Перед входом в преторию, возвышался над площадью, «каменный помост», по‑гречески Лифостратон, по‑еврейски Гаввафа (Ио. 19, 13), что значит «блюдо» или «чаша», – названный так, вероятно, потому, что выложен был круглою, – из иглистых, к одному центру сходившихся, лучей, – искусной мозаикой, напоминавшей глубокую чашу. Он служил судейской трибуной, откуда объявлялись народу приговоры суда,[881]Гласный и всенародный суд под открытым небом, – наследие древнеримской Республики – сохранял и императорский Рим.[882]

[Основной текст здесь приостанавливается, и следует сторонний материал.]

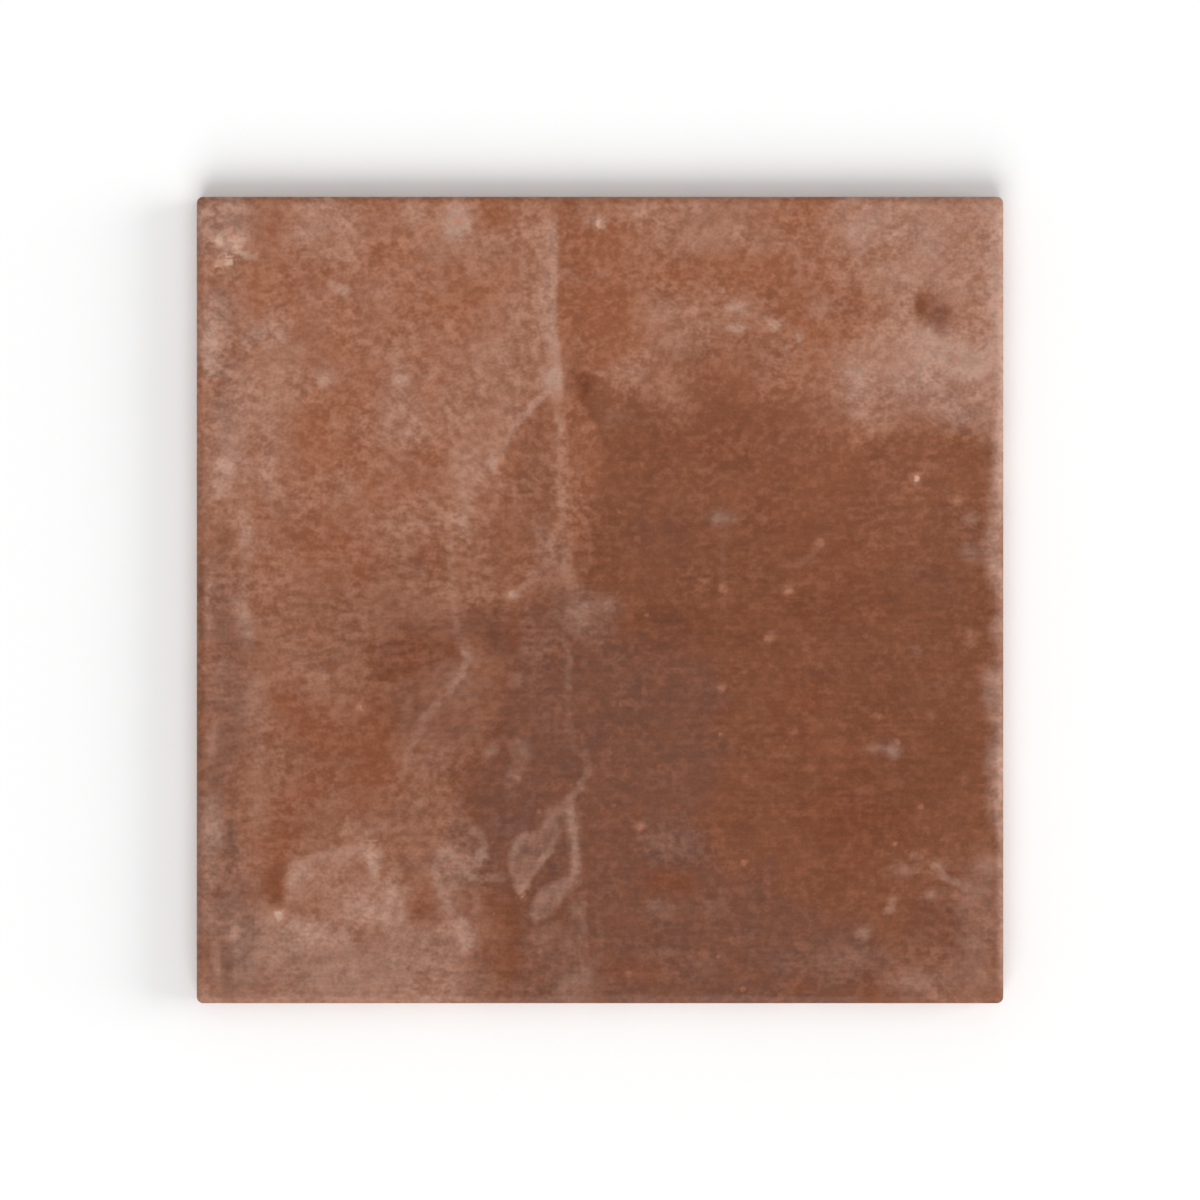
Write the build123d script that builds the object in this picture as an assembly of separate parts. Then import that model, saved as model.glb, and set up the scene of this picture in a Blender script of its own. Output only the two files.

Римляне любили ранние суды, prima luce, «при первом свете дня».[883]Не было еще семи часов, когда Пилат вышел из внутренних покоев дворца в преторию, где в то утро назначен был суд над самозваным «царем Иудейским», Иисусом Назореем.
IV
Если верно наблюдение, что лица подданных всегда немного похожи на лицо государя, то мы могли бы судить о лице Пилата, почти невинного убийцы Христа, по лицу Тита Веспасиана, почти невинного убийцы Израиля. Лицо Пилата мы могли бы угадать с тем большею вероятностью, что в евангельских свидетельствах изображено внутреннее, духовное лицо его, с такою чудесною живостью, что и внешнее, плотское, возникает из него с такою же почти живостью: четырехугольное, тяжелое, каменное, гладко‑бритое, с мягкими, точно бабьими, морщинами, с отвислым, патрицианским кадыком, с Цезаревой, как будто для лавров назначенной, лысиной; то с брезгливой, то с тонкой, скептической усмешкой, – «что есть истина?» – и с миродержавно величественной, самоубийственной скукой, toedium vitae.
Если бы имена Александра и Цезаря могли быть забыты, то имя Пилата осталось бы в человеческой памяти, потому что оно – рядом с именем Христа. «Понтием Пилатом, прокуратором, казнен был Христос», Christus… per Pontium Pilatum procuratorem supplicio adfectus erat, – в этой медной латыни Тацита,[884]слышится как бы уже благовест колоколов Никейского собора: «верую… во Иисуса Христа, распятого и страдавшего за нас… при Понтии Пилате».[885]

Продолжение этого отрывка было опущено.